The American progressive economist Henry George was one of the most popular social theorists of the second half of the nineteenth century. His philosophy brought together socialist and libertarian ideas in a synthesis that Tolstoy found especially appealing. Like many intellectuals of the time, George had tried to identify the causes for the stark contrast between rapid technological progress and growing poverty.

George’s most famous book, Progress and Poverty, was published in 1879 and sold several million copies. George supported the notion of private property insofar as it concerned the products of a person’s own labour, but not for natural resources: land, in particular, he considered an indivisible asset of humanity. At the same time, he did not propose the nationalization of land. Instead, he suggested the ‘nationalization of rent’ from it in the form of a universal land tax, the level of which would depend upon the productivity and location of the land. In Progress and Poverty George tried to demonstrate by meticulous calculations that a correctly calibrated land tax would increase the productivity of land, lead to its redistribution in a way favourable to farmers, provide enough income to abolish all other taxes and sustain a modest social security network.

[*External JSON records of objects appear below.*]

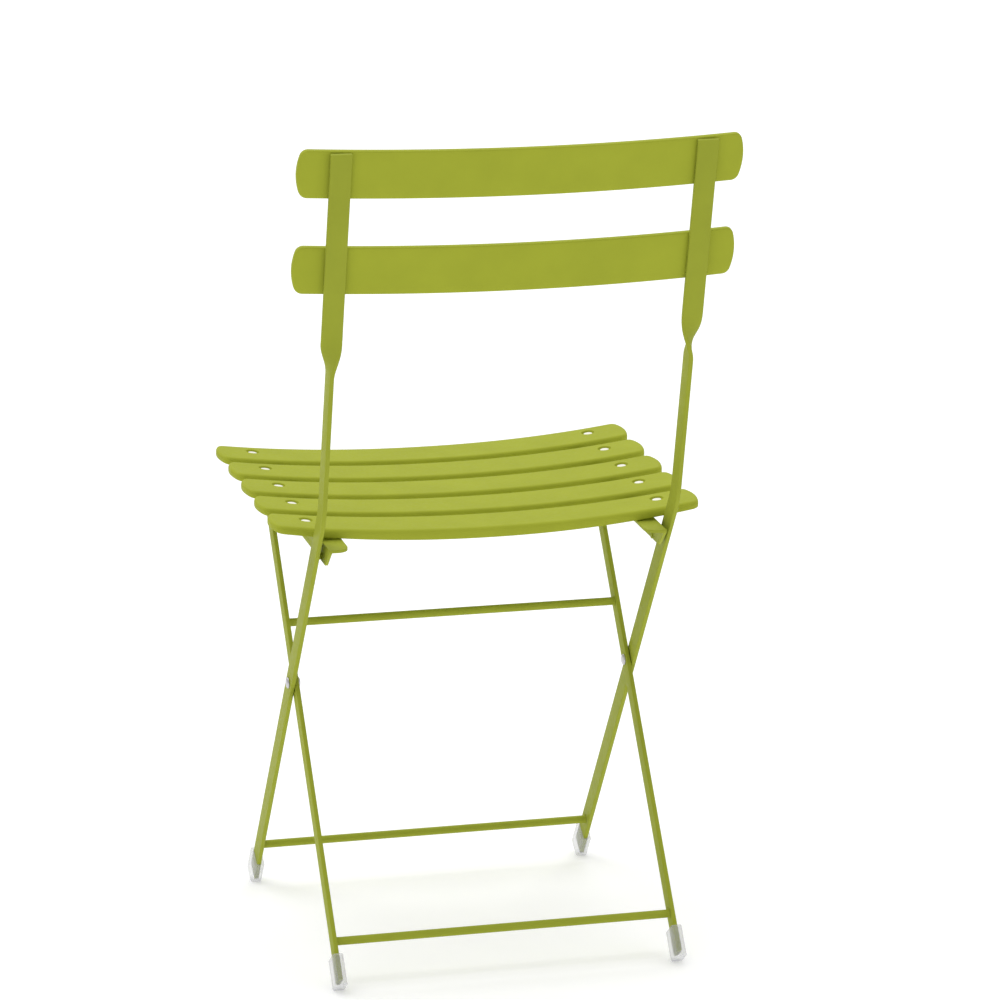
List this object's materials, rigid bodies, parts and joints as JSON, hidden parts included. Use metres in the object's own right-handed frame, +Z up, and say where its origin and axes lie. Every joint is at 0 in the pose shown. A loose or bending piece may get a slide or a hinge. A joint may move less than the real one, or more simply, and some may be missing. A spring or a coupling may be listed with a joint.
{
  "type": "folding chair",
  "caption": "Folding slatted garden chair: crossed flat steel bars, a bowed seat and back of green slats, and clear plastic feet.",
  "frame": {"origin": "on the floor, under the middle of the chair's footprint", "axes": "+Z up, -Y is the way a sitter faces, +X is the sitter's left"},
  "size_m": [0.4226, 0.4395, 0.816],
  "materials": {
    "green_bar_paint": "satin powder coat",
    "green_slat_paint": "satin powder coat",
    "zinc": "bare zinc-plated steel",
    "clear_plastic": "clear grey moulded plastic",
    "white_plastic": "white moulded plastic"
  },
  "bodies": {
    "back_frame": {"upright_left": "green_bar_paint", "upright_right": "green_bar_paint", "front_crossbar": "green_bar_paint", "back_slat_upper": "green_slat_paint", "back_slat_lower": "green_slat_paint", "front_boot_left": "clear_plastic", "front_boot_right": "clear_plastic", "cross_rivet_left": "zinc", "cross_rivet_right": "zinc", "seat_rest_pin_left": "green_bar_paint", "seat_rest_pin_right": "green_bar_paint"},
    "leg_frame": {"rear_leg_left": "green_bar_paint", "rear_leg_right": "green_bar_paint", "rear_crossbar": "green_bar_paint", "spreader_bar": "green_bar_paint", "rear_boot_left": "clear_plastic", "rear_boot_right": "clear_plastic"},
    "seat": {"seat_rail_left": "green_bar_paint", "seat_rail_right": "green_bar_paint", "seat_slat_1": "green_slat_paint", "slat_plug_1_left": "white_plastic", "slat_plug_1_right": "white_plastic", "seat_slat_2": "green_slat_paint", "slat_plug_2_left": "white_plastic", "slat_plug_2_right": "white_plastic", "seat_slat_3": "green_slat_paint", "slat_plug_3_left": "white_plastic", "slat_plug_3_right": "white_plastic", "seat_slat_4": "green_slat_paint", "slat_plug_4_left": "white_plastic", "slat_plug_4_right": "white_plastic", "seat_slat_5": "green_slat_paint", "slat_plug_5_left": "white_plastic", "slat_plug_5_right": "white_plastic", "seat_hinge_rivet_left": "zinc", "seat_hinge_rivet_right": "zinc"}
  },
  "joints": [
    {"name": "leg_fold", "type": "hinge", "parent": "back_frame", "child": "leg_frame", "pos_m": [0, -0.0265, 0.2563], "axis": [-1, 0, 0], "range_deg": [0, 58]},
    {"name": "seat_hinge", "type": "hinge", "parent": "leg_frame", "child": "seat", "pos_m": [0, -0.1516, 0.426], "axis": [1, 0, 0], "range_deg": [0, 133.5]}
  ],
  "couplings": [
    {"joint": "seat_hinge", "follows": "leg_fold", "ratio": 2.3}
  ]
}
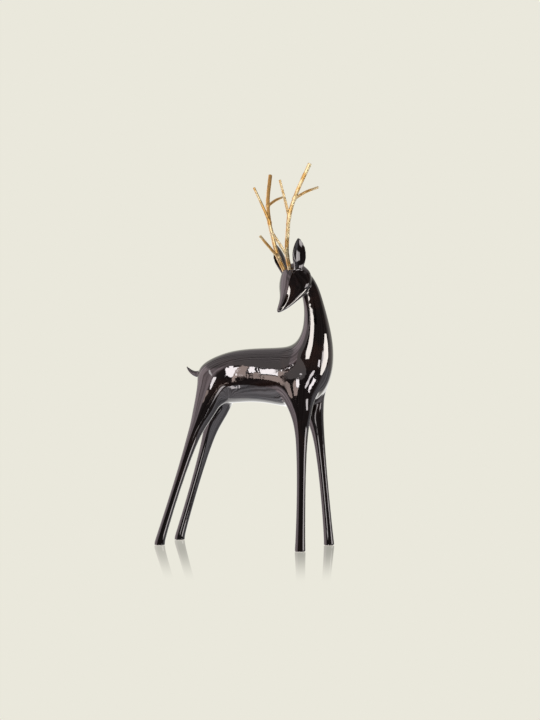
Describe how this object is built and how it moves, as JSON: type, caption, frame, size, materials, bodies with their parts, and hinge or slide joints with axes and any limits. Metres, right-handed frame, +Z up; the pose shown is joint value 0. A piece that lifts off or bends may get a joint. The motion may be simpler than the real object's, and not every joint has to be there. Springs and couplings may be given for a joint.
{
  "type": "ceramic deer figurine",
  "caption": "Slender glossy black ceramic deer standing on thin legs, its head turned back over its shoulder, with gold metal antlers.",
  "frame": {"origin": "middle of the figure's bounding box, on the level of the hooves' soles", "axes": "+X the way the chest faces, +Y the deer's left, +Z up"},
  "size_m": [0.1866, 0.0862, 0.388],
  "materials": {
    "black_glaze": "mirror gloss black lustre glaze with a faint mauve brown tint",
    "antler_gold": "satin cast metal with a gold finish"
  },
  "bodies": {
    "root": {"deer": "black_glaze", "antler_left": "antler_gold", "antler_right": "antler_gold"}
  },
  "joints": []
}
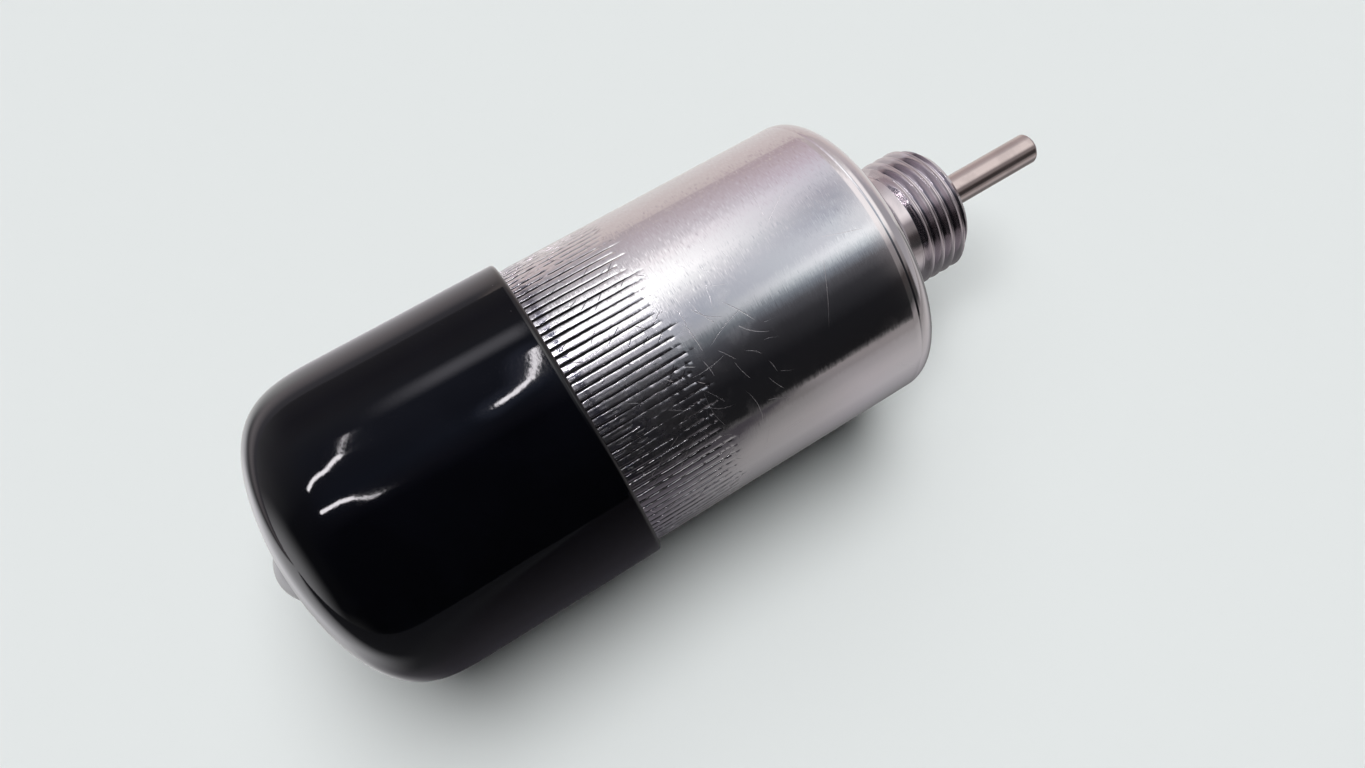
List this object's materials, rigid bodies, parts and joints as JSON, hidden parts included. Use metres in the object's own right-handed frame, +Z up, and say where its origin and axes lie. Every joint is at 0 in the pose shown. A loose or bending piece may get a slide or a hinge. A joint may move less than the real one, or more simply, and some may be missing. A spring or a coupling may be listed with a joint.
{
  "type": "push pull solenoid",
  "caption": "Round push-pull solenoid: steel housing with a straight-knurled band, threaded neck, sprung push pin and a black vinyl cap over its blade terminals.",
  "frame": {"origin": "centre of the housing's front face, the ring that seats against the panel that the neck screws into", "axes": "+X along the axis towards the push pin, +Y towards the left terminal, +Z up"},
  "size_m": [0.1022, 0.037, 0.037],
  "materials": {
    "plated_housing": "bright zinc plate, slightly smeared, fine scratches",
    "plated_neck": "bright zinc plate on turned steel",
    "pin_steel": "ground steel, warm tint",
    "core_steel": "turned soft iron",
    "spring_steel": "drawn spring wire",
    "bronze": "sintered bronze",
    "brass": "bright brass",
    "copper": "enamelled copper wire",
    "rubber": "moulded rubber",
    "nylon": "natural nylon",
    "fibre": "vulcanised fibre",
    "tape": "amber insulating tape",
    "phenolic": "brown paper phenolic",
    "vinyl": "dip-moulded black vinyl, glossy"
  },
  "bodies": {
    "solenoid_body": {"housing": "plated_housing", "threaded_neck": "plated_neck", "guide_bush": "bronze", "wiper_seal": "rubber", "seal_washer": "spring_steel", "stop_washer": "fibre", "guide_tube": "brass", "return_spring": "spring_steel", "rear_core": "core_steel", "flux_plate": "core_steel", "coil_bobbin": "nylon", "coil_winding": "copper", "winding_tape": "tape", "wave_washer": "spring_steel", "lead_wires": "copper", "lead_sleeves": "nylon", "terminal_plate": "phenolic", "plate_gasket": "rubber", "left_terminal": "brass", "right_terminal": "brass", "terminal_rivets": "brass"},
    "plunger_unit": {"push_pin": "pin_steel", "plunger": "core_steel", "cross_pin": "spring_steel"},
    "cap": {"vinyl_cap": "vinyl"}
  },
  "joints": [
    {"name": "plunger_slide", "type": "slide", "parent": "solenoid_body", "child": "plunger_unit", "axis": [1, 0, 0], "range_m": [-0.009, 0], "stiffness_N_per_m": 800, "springref_m": 0.01, "deforming": ["return_spring"]},
    {"name": "cap_pull", "type": "slide", "parent": "solenoid_body", "child": "cap", "axis": [-1, 0, 0], "range_m": [0, 0.035]}
  ]
}
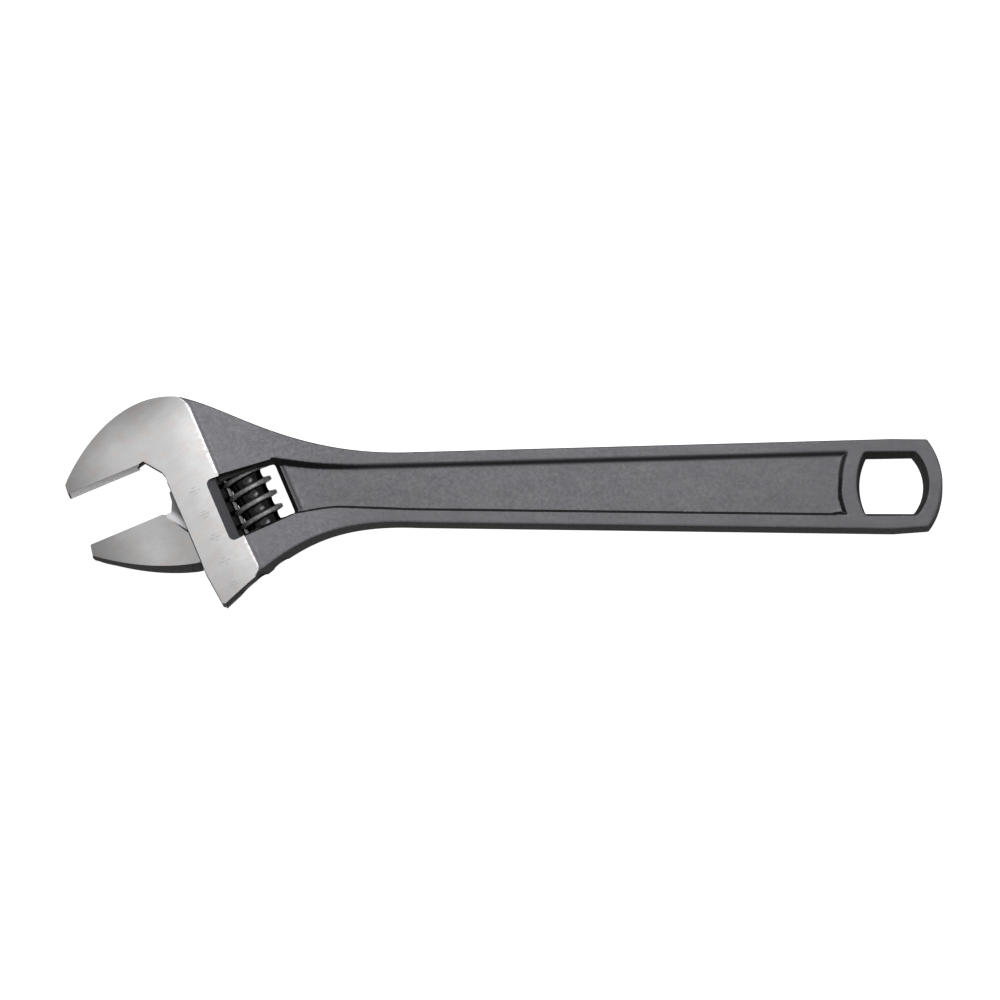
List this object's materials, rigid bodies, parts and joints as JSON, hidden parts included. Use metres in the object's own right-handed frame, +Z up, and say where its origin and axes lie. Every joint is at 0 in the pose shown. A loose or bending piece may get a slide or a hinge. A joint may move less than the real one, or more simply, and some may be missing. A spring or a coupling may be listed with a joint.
{
  "type": "adjustable wrench",
  "caption": "Adjustable wrench with a fixed jaw forged onto a long panelled handle, a sliding lower jaw with a rack, and a thumb-turned worm that opens and closes the jaws.",
  "frame": {"origin": "middle of the wrench's outline seen from above, on the plane its head lies on", "axes": "+X along the handle towards the hanging hole, +Y towards the fixed jaw, +Z up through the thickness"},
  "size_m": [0.4581, 0.1072, 0.026],
  "materials": {
    "black_forging": "black phosphate on a satin forging, with bright ground faces on the head",
    "ground_jaw": "ground faces with black sides",
    "black_knurl": "black oxide, semi-gloss",
    "pin_steel": "dull machined steel",
    "spring_steel": "bright wire"
  },
  "bodies": {
    "frame": {"body": "black_forging", "worm_pin": "pin_steel", "worm_spring": "spring_steel"},
    "jaw": {"movable_jaw": "ground_jaw"},
    "worm": {"adjusting_worm": "black_knurl"}
  },
  "joints": [
    {"name": "jaw_slide", "type": "slide", "parent": "frame", "child": "jaw", "axis": [0.3827, -0.9239, 0], "range_m": [-0.0286, 0.0244]},
    {"name": "worm_spin", "type": "hinge", "parent": "frame", "child": "worm", "pos_m": [-0.132, 0.0018, 0.013], "axis": [-0.3827, 0.9239, 0], "range_deg": [-1329, 1134]}
  ],
  "couplings": [
    {"joint": "worm_spin", "follows": "jaw_slide", "rad_per_m": 810.73}
  ]
}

It is unlikely that Tolstoy checked George’s figures, but he referred to them as a theorem that had been proven beyond reasonable doubt. He even proposed a range of tax rates that, he believed, would allow Russia to keep the land profitable for cultivation and avoid speculation. He found in George a system that struck him as being fair, simple, reasonable and, most importantly, congruent with the natural sense of justice prevalent among the peasants. In George’s economic theories he had found a ‘green stick’ that would eventually bring happiness to humanity.